▸ **Stated task**
Copy out, exactly and without additions, the lines from the one that contains "Continue the Blender" to the one that contains "import math", both ends included.

▸ **Material**
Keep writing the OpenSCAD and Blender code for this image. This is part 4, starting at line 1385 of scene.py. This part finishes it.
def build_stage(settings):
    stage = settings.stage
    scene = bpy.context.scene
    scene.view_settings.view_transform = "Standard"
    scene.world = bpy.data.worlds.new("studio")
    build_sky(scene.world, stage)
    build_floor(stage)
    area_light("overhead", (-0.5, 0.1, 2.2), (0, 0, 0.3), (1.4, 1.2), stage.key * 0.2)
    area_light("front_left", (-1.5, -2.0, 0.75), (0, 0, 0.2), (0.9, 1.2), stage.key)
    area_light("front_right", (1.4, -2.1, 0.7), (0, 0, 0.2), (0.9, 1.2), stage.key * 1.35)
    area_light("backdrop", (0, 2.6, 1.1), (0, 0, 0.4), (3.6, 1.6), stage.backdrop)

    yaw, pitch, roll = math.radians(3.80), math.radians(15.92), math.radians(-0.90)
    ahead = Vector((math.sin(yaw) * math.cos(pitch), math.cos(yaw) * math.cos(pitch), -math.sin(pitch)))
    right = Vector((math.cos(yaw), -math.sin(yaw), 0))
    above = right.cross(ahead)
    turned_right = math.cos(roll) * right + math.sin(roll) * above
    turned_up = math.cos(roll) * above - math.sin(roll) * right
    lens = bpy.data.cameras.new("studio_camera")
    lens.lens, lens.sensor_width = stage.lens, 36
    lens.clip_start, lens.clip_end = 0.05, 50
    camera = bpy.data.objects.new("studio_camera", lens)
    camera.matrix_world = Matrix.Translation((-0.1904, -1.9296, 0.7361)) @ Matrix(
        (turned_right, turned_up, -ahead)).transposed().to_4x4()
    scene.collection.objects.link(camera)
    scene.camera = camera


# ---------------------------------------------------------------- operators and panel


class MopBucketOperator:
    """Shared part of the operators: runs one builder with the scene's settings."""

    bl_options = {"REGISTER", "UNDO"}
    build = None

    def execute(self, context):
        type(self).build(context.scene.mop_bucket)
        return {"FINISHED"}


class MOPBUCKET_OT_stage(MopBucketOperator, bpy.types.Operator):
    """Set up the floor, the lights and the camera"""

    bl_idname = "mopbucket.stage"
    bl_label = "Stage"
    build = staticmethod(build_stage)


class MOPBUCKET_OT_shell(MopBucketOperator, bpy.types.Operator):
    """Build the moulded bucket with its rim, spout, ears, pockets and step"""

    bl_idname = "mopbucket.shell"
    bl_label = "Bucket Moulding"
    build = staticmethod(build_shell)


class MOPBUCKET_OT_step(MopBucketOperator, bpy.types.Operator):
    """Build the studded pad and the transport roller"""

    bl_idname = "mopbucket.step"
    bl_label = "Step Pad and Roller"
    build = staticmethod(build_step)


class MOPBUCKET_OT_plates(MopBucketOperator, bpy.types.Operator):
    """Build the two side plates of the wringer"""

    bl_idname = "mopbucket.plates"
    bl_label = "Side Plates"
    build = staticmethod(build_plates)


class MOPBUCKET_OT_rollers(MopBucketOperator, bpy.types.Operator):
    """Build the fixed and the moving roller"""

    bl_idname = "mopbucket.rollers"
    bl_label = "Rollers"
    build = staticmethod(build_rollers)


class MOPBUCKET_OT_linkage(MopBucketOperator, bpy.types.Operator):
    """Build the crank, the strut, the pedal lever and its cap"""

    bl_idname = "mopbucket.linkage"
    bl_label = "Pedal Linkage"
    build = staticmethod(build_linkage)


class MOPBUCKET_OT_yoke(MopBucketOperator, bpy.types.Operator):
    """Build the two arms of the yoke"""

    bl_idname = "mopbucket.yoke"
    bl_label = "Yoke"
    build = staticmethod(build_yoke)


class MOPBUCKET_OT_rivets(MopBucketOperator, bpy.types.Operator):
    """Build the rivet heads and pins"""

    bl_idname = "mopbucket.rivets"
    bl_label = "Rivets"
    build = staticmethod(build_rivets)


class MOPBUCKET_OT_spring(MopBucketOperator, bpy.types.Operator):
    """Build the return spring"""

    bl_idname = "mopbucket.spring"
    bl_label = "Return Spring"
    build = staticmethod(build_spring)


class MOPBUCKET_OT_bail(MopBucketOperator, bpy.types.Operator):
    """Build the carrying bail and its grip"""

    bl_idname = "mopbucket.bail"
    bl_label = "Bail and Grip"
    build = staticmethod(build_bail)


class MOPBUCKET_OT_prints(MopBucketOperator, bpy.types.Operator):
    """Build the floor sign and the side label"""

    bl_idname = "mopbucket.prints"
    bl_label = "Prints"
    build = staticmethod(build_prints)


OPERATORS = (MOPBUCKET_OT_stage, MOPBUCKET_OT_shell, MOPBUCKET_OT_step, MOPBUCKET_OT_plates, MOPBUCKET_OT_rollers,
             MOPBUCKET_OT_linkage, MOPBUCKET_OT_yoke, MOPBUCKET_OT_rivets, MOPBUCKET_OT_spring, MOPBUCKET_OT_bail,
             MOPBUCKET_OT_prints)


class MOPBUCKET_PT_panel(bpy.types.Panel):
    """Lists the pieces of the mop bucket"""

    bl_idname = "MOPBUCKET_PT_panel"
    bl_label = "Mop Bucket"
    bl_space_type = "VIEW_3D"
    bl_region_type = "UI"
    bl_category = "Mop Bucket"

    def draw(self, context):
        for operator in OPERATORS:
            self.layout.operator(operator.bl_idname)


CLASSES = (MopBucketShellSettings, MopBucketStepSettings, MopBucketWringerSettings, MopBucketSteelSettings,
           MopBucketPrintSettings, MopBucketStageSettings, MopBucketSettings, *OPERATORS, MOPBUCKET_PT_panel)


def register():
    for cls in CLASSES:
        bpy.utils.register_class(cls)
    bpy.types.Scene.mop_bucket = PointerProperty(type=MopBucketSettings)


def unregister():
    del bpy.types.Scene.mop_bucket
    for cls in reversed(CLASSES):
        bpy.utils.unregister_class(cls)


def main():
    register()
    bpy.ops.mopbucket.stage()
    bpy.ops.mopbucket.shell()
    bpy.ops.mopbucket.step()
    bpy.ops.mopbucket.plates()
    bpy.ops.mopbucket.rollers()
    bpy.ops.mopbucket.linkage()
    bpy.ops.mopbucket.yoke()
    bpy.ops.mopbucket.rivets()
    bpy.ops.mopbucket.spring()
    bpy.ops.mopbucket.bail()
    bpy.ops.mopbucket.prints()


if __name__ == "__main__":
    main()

...

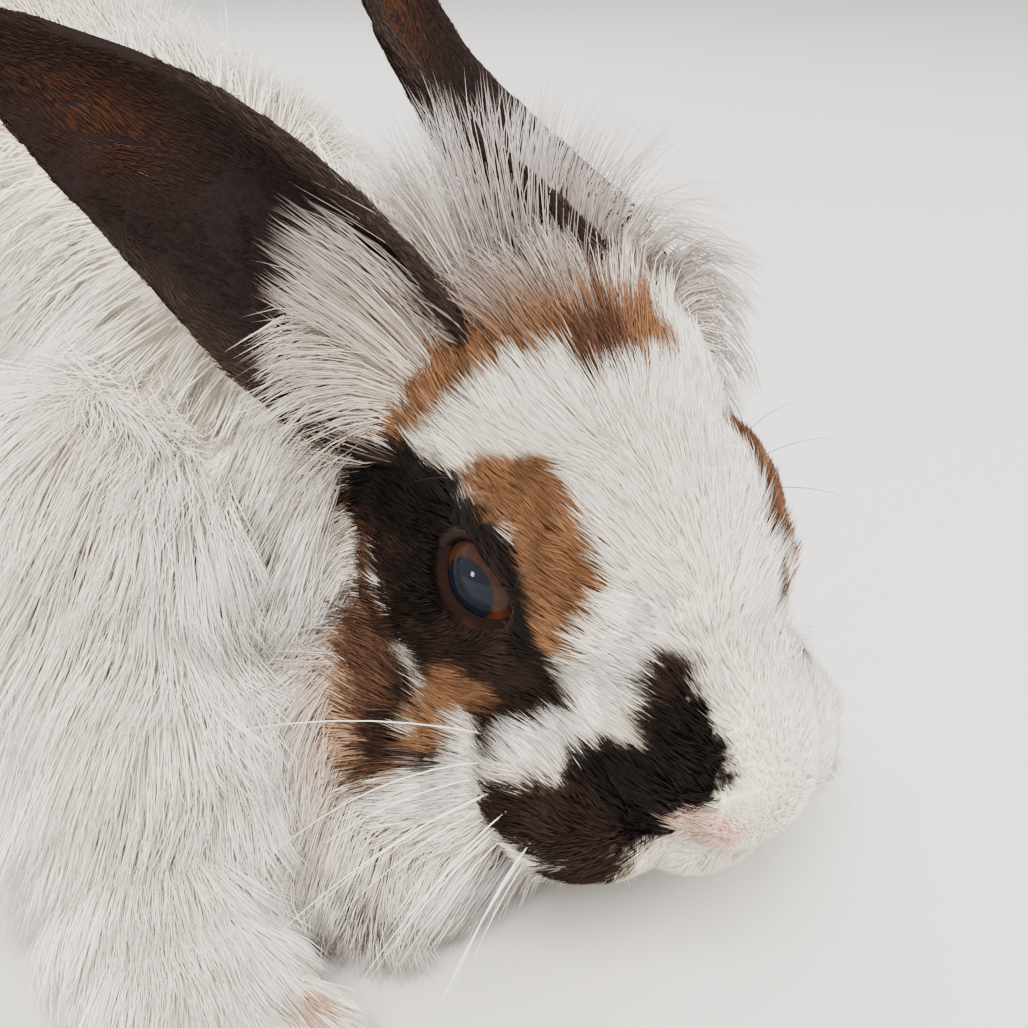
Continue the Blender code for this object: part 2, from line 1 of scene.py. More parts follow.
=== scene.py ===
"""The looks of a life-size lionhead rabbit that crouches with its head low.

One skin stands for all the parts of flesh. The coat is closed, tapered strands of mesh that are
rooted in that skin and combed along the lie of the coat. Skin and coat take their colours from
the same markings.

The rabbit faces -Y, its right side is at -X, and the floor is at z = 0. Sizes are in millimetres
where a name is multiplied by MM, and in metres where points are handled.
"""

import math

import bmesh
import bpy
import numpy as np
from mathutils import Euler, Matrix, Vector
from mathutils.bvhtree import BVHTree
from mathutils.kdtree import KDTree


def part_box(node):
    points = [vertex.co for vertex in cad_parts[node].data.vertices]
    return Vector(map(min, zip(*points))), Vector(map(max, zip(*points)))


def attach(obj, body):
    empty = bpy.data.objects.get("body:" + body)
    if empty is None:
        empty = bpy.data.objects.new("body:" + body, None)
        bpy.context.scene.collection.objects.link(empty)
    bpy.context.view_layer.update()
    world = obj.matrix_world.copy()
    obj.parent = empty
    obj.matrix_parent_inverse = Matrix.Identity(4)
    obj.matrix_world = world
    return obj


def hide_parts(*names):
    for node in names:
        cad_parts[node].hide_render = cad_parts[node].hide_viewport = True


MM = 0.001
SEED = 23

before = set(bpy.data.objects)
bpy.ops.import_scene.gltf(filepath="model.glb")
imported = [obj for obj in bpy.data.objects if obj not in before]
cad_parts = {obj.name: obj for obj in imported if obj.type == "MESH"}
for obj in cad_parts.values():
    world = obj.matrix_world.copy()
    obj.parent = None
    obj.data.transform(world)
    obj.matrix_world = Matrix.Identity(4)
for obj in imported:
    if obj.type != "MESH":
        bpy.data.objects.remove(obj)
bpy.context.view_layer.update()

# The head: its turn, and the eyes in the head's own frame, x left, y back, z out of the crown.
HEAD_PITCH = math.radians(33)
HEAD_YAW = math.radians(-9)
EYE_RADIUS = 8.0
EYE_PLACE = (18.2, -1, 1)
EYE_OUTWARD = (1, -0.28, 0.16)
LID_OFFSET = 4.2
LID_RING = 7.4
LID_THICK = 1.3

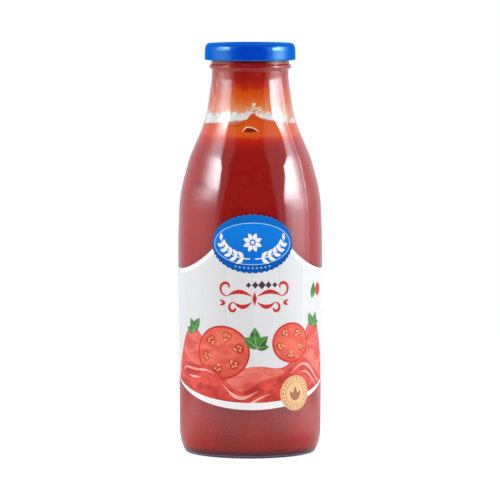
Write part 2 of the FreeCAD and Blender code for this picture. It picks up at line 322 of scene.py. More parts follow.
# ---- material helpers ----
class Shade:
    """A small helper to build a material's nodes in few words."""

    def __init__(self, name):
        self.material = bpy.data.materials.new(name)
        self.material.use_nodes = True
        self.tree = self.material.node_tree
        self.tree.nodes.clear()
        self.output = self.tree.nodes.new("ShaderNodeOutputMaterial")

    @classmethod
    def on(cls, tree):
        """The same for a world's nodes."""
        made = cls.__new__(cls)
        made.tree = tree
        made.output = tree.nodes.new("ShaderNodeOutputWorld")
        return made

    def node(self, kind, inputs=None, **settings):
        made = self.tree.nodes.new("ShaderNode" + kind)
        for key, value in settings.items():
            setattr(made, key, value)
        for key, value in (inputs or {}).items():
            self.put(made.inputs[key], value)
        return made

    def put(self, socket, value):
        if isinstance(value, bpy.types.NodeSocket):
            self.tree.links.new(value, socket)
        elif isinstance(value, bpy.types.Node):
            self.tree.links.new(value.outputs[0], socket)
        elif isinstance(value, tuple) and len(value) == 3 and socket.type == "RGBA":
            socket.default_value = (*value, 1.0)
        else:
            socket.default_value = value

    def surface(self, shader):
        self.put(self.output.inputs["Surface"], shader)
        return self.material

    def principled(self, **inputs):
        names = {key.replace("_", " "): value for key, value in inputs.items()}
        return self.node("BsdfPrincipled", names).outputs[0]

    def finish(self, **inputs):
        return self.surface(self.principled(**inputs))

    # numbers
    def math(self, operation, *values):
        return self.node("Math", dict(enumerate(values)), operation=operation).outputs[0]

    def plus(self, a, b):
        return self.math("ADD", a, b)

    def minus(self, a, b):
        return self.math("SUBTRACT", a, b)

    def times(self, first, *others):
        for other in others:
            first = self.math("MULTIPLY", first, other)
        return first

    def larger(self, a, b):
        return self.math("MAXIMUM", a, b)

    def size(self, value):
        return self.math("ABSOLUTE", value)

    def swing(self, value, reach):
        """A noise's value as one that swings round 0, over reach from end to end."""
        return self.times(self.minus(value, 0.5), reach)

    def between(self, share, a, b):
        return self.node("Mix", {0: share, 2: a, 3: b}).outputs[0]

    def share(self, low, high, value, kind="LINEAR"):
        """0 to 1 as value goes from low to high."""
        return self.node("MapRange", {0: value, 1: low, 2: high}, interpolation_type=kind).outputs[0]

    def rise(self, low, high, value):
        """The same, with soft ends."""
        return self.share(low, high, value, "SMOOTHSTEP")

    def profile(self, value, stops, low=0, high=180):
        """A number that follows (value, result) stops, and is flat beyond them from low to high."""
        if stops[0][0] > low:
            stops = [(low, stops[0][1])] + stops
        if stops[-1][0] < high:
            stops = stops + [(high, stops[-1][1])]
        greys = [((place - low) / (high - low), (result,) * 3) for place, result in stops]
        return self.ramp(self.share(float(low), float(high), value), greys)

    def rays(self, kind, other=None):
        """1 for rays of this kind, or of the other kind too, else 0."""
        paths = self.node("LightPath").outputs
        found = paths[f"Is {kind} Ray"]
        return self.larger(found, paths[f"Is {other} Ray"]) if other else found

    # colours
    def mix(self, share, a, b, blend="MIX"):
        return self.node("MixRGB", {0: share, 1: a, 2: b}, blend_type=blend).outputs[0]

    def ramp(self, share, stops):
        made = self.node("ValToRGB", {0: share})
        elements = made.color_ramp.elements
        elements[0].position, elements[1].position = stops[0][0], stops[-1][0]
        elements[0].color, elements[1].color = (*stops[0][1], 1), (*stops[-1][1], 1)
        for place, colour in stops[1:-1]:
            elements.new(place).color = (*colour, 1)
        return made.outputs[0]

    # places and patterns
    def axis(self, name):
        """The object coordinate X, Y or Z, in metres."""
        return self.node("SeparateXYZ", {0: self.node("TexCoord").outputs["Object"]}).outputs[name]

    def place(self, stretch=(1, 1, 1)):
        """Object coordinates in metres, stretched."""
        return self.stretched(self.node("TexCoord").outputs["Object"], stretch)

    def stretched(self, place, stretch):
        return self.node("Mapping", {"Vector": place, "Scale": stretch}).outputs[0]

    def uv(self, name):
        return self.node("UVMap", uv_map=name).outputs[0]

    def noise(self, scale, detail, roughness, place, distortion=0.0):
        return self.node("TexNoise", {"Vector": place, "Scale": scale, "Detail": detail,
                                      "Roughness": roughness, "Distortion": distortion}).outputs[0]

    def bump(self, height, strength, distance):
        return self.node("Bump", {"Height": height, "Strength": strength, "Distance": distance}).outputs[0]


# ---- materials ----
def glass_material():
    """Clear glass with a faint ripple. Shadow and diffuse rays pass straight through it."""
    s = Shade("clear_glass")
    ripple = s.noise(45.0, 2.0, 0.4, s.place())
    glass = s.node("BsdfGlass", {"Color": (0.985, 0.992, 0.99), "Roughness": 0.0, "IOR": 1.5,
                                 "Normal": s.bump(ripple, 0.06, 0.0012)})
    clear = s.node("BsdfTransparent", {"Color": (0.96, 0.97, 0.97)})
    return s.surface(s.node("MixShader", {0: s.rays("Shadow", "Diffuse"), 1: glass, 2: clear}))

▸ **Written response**
Continue the Blender code for this object: part 2, from line 1 of scene.py. More parts follow.
=== scene.py ===
"""The looks of a life-size lionhead rabbit that crouches with its head low.

One skin stands for all the parts of flesh. The coat is closed, tapered strands of mesh that are
rooted in that skin and combed along the lie of the coat. Skin and coat take their colours from
the same markings.

The rabbit faces -Y, its right side is at -X, and the floor is at z = 0. Sizes are in millimetres
where a name is multiplied by MM, and in metres where points are handled.
"""

import math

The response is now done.